The other two books – “Interpretive Interactionism” by Norman Denzin and “Symbolic Interaction and Ethnographic Research: Intersubjectivity and the Study of Human Lived Experience” by Robert Prus – I enjoy reading because they help me to see how Symbolic Interactionism can be applied to ‘real life’. I have always enjoyed reading research which related back to the ‘lived experience’ and which includes the perspectives of ‘real’ people.  Which is probably why I’ve been drawn to qualitative research and to exploring Symbolic Interactionism as a research methodology for my field.

Ah, so much more to learn, so little time….. 🙂

Mind mapping – software or ‘free-range’?

I’ve read a lot about mind mapping software recently, and tried a few different tools out. But I have to say that for me, mind mapping only works if I use good old fashioned coloured pencils and a nice A5 drawing pad.  When I first heard about mind mapping, there was a strong emphasis on using different creative parts of the brain to what you normally use.  There was a strong emphasis on drawing and using colour (hence the coloured pencils) even if you felt (as many adults do) that you can’t draw! And believe me, I can’t draw!! But the emphasis is just on using intuition to link ideas and concepts together and whether or not your mind map looks gorgeous at the end is beside the point really!

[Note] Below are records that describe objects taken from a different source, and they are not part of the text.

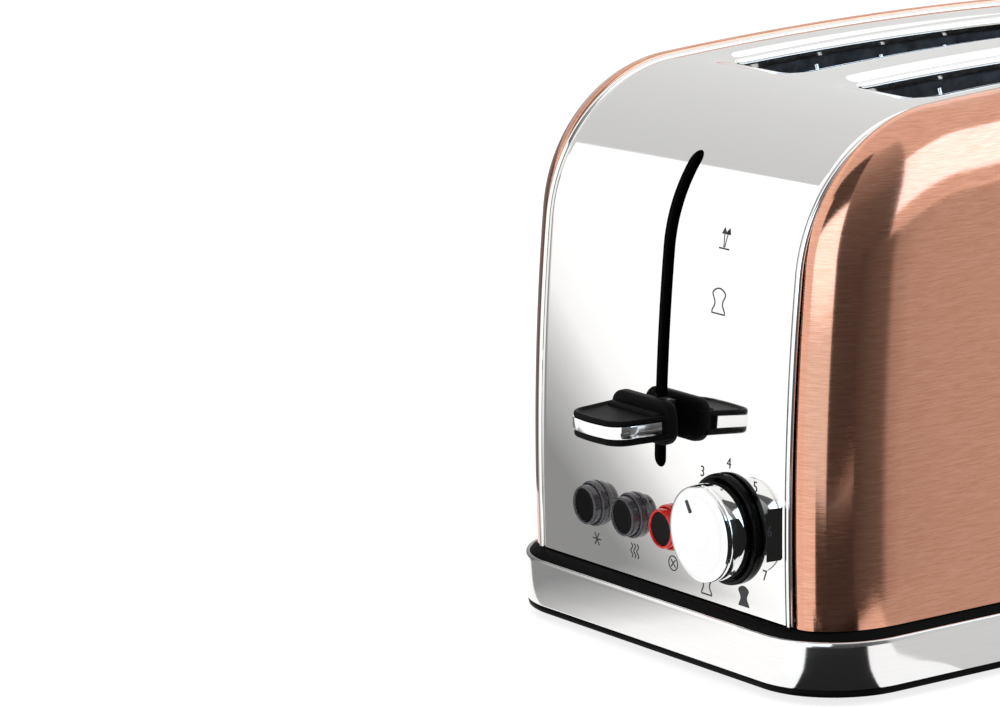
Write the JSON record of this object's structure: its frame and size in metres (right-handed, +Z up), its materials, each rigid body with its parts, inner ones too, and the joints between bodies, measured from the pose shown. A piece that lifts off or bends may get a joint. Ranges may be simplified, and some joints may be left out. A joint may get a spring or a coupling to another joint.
{
  "type": "pop up toaster",
  "caption": "Pop up toaster with a polished wrap, copper side panels, an end lever, a browning dial, push buttons and a crumb tray.",
  "frame": {"origin": "centre of the footprint, lever included, on the plane of the feet", "axes": "+Z up, the control end with the lever faces -X, the two long sides face -Y and +Y"},
  "size_m": [0.3342, 0.19, 0.1933],
  "materials": {
    "polished_chrome": "mirror-polished stainless sheet",
    "brushed_copper": "copper-coloured brushed sheet",
    "brushed_steel": "brushed stainless band",
    "black_abs": "moulded, fine sheen",
    "gloss_black": "glossy moulded",
    "chrome_trim": "plated plastic",
    "smoky_plastic": "translucent smoky",
    "red_plastic": "translucent red",
    "rubber": "moulded",
    "zinc_steel": "zinc-plated sheet",
    "bright_aluminised": "aluminised sheet",
    "dark_steel": "heat-darkened sheet",
    "mica": "pressed mica board",
    "nichrome": "oxidised ribbon",
    "wire_chrome": "plated wire",
    "circuit_green": "coated board",
    "magnet_copper": "enamelled winding",
    "bakelite": "moulded"
  },
  "bodies": {
    "housing": {"wrap_shell": "polished_chrome", "side_panel_near": "brushed_copper", "side_panel_far": "brushed_copper", "lever_guide_strip": "black_abs", "base_frame": "black_abs", "base_band": "brushed_steel", "bottom_plate": "zinc_steel", "rubber_feet": "rubber", "base_screws": "zinc_steel", "front_frame": "zinc_steel", "rear_frame": "zinc_steel", "frame_screws": "zinc_steel", "centre_reflector": "bright_aluminised", "reflector_near": "bright_aluminised", "reflector_far": "bright_aluminised", "heater_boards": "mica", "heating_wires": "nichrome", "slot_liner_near": "dark_steel", "slot_liner_far": "dark_steel", "guide_rod": "wire_chrome", "rod_bracket": "zinc_steel", "lift_spring": "zinc_steel", "electromagnet": "magnet_copper", "control_board": "circuit_green", "tact_switches": "gloss_black", "potentiometer": "zinc_steel", "dial_bezel": "gloss_black", "defrost_collar": "smoky_plastic", "reheat_collar": "smoky_plastic", "cancel_collar": "red_plastic", "cord_gland": "rubber", "terminal_block": "bakelite"},
    "carriage": {"carriage_bracket": "zinc_steel", "armature_plate": "zinc_steel", "lever_stem": "zinc_steel", "lever_paddle": "black_abs", "lever_trim": "chrome_trim", "bread_rack_near": "zinc_steel", "bread_rack_far": "zinc_steel"},
    "guide_near_outer": {"bread_guide_near_outer": "wire_chrome"},
    "guide_near_inner": {"bread_guide_near_inner": "wire_chrome"},
    "guide_far_outer": {"bread_guide_far_outer": "wire_chrome"},
    "guide_far_inner": {"bread_guide_far_inner": "wire_chrome"},
    "dial": {"dial_knob": "chrome_trim", "dial_shaft": "zinc_steel", "dial_pointer": "black_abs"},
    "defrost_button": {"defrost_cap": "gloss_black", "defrost_ring": "smoky_plastic"},
    "reheat_button": {"reheat_cap": "gloss_black", "reheat_ring": "smoky_plastic"},
    "cancel_button": {"cancel_cap": "gloss_black", "cancel_ring": "red_plastic"},
    "tray": {"crumb_tray": "bright_aluminised", "crumb_tray_handle": "black_abs"}
  },
  "joints": [
    {"name": "lever_slide", "type": "slide", "parent": "housing", "child": "carriage", "axis": [0, 0, 1], "range_m": [0, 0.075], "deforming": ["lift_spring"]},
    {"name": "guide_near_outer_hinge", "type": "hinge", "parent": "housing", "child": "guide_near_outer", "pos_m": [0.01123, -0.04675, 0.044], "axis": [1, 0, 0], "range_deg": [0, 1.25]},
    {"name": "guide_near_inner_hinge", "type": "hinge", "parent": "housing", "child": "guide_near_inner", "pos_m": [0.01123, -0.02175, 0.044], "axis": [-1, 0, 0], "range_deg": [0, 1.25]},
    {"name": "guide_far_outer_hinge", "type": "hinge", "parent": "housing", "child": "guide_far_outer", "pos_m": [0.01123, 0.04675, 0.044], "axis": [-1, 0, 0], "range_deg": [0, 1.25]},
    {"name": "guide_far_inner_hinge", "type": "hinge", "parent": "housing", "child": "guide_far_inner", "pos_m": [0.01123, 0.02175, 0.044], "axis": [1, 0, 0], "range_deg": [0, 1.25]},
    {"name": "dial_turn", "type": "hinge", "parent": "housing", "child": "dial", "pos_m": [-0.13878, -0.0382, 0.0513], "axis": [1, 0, 0], "range_deg": [-91, 149]},
    {"name": "defrost_press", "type": "slide", "parent": "housing", "child": "defrost_button", "axis": [1, 0, 0], "range_m": [0, 0.0018], "stiffness_N_per_m": 400, "springref_m": -0.0006},
    {"name": "reheat_press", "type": "slide", "parent": "housing", "child": "reheat_button", "axis": [1, 0, 0], "range_m": [0, 0.0018], "stiffness_N_per_m": 400, "springref_m": -0.0006},
    {"name": "cancel_press", "type": "slide", "parent": "housing", "child": "cancel_button", "axis": [1, 0, 0], "range_m": [0, 0.0018], "stiffness_N_per_m": 400, "springref_m": -0.0006},
    {"name": "tray_slide", "type": "slide", "parent": "housing", "child": "tray", "axis": [1, 0, 0], "range_m": [0, 0.16]}
  ],
  "couplings": [
    {"joint": "guide_near_outer_hinge", "follows": "lever_slide", "rad_per_m": 0.27925},
    {"joint": "guide_near_inner_hinge", "follows": "lever_slide", "rad_per_m": 0.27925},
    {"joint": "guide_far_outer_hinge", "follows": "lever_slide", "rad_per_m": 0.27925},
    {"joint": "guide_far_inner_hinge", "follows": "lever_slide", "rad_per_m": 0.27925}
  ]
}
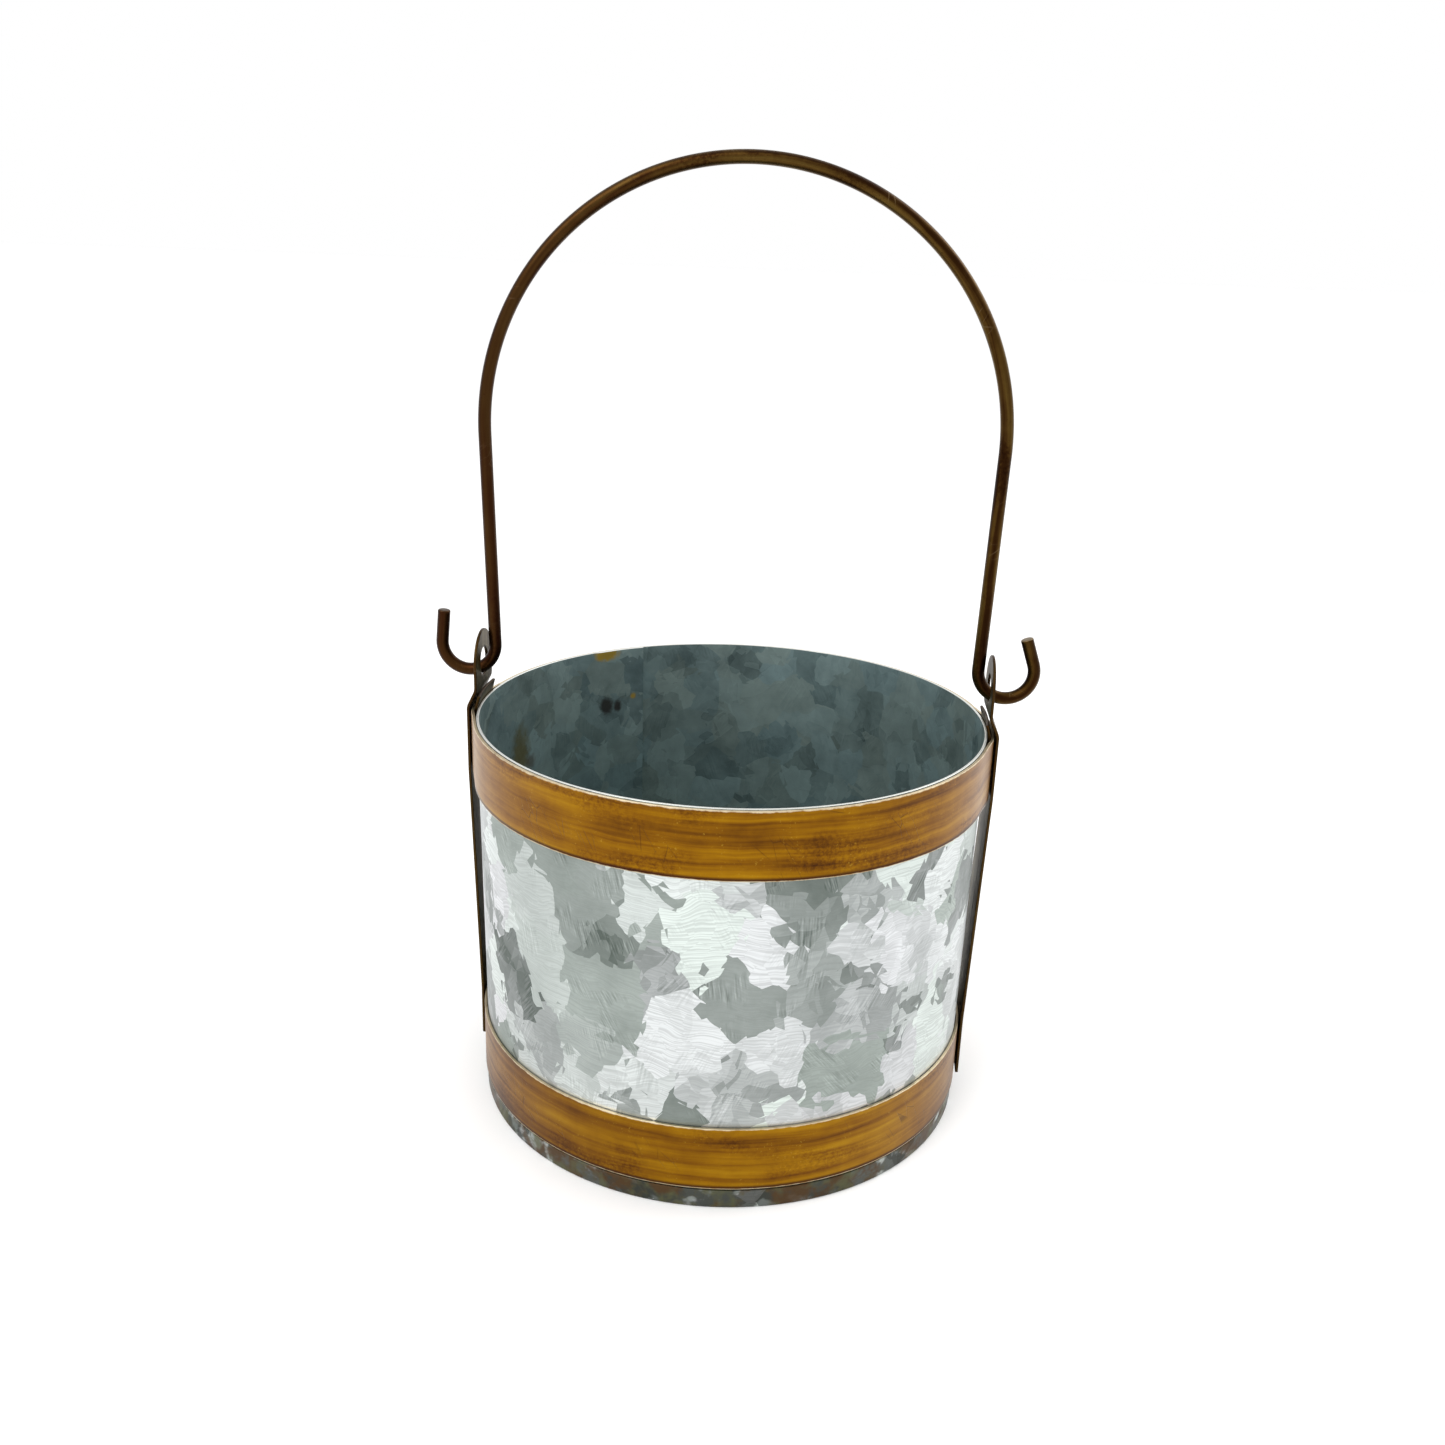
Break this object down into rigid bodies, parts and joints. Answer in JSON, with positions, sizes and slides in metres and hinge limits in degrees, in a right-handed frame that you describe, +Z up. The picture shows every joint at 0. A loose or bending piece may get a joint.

Take this mind map for example. Pretty ordinary looking, right?  But this helped me to finally write an important section of my literature review after days of struggling.  I had a pile of journal articles neatly summarised and organised and sitting in piles next to me and for the life of me I could not get this article started.  After several days, many false starts and lots of frustration, I suddenly hit on the idea of doing a mind map around the articles. By colour coding, drawing and linking the articles together in a seemingly random fashion, all of a sudden the big picture was crystallised in my mind.  I then sat down and wrote several hundred words straight off with no problem at all.

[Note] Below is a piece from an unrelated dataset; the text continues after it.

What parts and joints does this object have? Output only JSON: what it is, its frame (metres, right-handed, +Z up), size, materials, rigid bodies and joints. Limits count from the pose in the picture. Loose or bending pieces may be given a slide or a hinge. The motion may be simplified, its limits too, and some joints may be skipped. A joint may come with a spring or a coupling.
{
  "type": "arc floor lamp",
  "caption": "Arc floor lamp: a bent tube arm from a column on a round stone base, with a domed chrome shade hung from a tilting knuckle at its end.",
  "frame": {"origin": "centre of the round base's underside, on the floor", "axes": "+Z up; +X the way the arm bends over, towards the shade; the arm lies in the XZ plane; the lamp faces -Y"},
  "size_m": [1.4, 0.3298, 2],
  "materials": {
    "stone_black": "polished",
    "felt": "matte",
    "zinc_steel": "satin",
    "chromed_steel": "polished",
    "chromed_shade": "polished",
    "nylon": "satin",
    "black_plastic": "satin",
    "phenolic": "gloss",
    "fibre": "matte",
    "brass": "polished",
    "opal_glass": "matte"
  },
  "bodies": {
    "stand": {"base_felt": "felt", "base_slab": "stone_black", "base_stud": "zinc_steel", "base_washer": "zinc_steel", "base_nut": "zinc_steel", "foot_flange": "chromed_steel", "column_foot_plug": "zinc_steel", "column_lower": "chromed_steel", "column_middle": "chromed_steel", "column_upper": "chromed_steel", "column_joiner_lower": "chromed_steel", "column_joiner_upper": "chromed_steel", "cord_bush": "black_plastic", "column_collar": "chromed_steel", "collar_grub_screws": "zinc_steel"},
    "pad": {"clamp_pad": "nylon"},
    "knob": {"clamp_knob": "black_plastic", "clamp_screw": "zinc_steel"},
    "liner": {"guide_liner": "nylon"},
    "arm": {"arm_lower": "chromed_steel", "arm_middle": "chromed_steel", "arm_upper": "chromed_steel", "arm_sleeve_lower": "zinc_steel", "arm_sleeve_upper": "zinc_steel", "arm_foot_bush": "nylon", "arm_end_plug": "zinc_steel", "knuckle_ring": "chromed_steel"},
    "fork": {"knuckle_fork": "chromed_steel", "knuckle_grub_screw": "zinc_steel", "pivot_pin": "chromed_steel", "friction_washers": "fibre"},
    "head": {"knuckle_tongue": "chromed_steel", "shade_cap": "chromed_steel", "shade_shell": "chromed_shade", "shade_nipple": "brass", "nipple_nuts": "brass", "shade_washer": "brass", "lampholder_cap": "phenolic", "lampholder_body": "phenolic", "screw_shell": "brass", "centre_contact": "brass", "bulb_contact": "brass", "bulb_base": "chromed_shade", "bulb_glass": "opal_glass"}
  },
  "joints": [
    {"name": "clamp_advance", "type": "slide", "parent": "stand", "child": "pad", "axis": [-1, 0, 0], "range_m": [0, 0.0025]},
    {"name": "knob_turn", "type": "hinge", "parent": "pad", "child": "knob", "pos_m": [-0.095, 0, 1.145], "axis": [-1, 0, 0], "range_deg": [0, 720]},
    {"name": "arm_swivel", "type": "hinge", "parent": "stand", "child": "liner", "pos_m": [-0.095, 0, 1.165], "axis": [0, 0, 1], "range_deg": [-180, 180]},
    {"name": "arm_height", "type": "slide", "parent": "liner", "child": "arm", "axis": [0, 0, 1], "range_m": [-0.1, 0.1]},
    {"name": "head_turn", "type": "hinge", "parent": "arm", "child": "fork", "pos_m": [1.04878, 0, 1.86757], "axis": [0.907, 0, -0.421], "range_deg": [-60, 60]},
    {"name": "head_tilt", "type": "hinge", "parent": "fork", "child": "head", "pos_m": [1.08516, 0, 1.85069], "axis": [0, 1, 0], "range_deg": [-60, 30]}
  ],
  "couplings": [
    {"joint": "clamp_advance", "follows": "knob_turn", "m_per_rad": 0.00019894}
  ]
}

For me, trying to do this on a computer just wouldn’t work.  Maybe it’s because I first went to university pre-computer days and learnt to study by hand writing. Or maybe it’s just the way my brain works, and in the end, that’s really what matters. The best software in the world is worth nothing to me if it doesn’t suit my learning style.  So, much as I use the iPad and iPhone and some fantastic software on my computer that has made studying so much easier and more productive, when it comes to mind mapping, I’m sticking to ‘free-range’!

using a Smartpen to interview

Well, time has ticked on since my last blog post – the weeks are flying and I am struggling at times to fit in full-time work and study. However, I have gotten all my information letters and consent forms finished and in the post, so I’m hoping all my potential participants will agree to be part of my study and will return their consent forms relatively quickly. I need to go to Western Australia to conduct my data collection and that’s becoming difficult to fit in with the work schedule as well. However, I’m hoping to get this organised within the next couple of months.

One thing I am doing at work at the moment is conducting interviews with O&M Specialists so they can upgrade their qualifications via the RPL (Recognition of Prior Learning) process to a higher level qualification. This has given me the opportunity to practice conducting interviews using my Pulse Smartpen. I have had this fabulous piece of technology for about 18 months now but have not really used it that much until recently. I always had in my mind that it would be an excellent tool for conducting my research and my recent experiences have confirmed that.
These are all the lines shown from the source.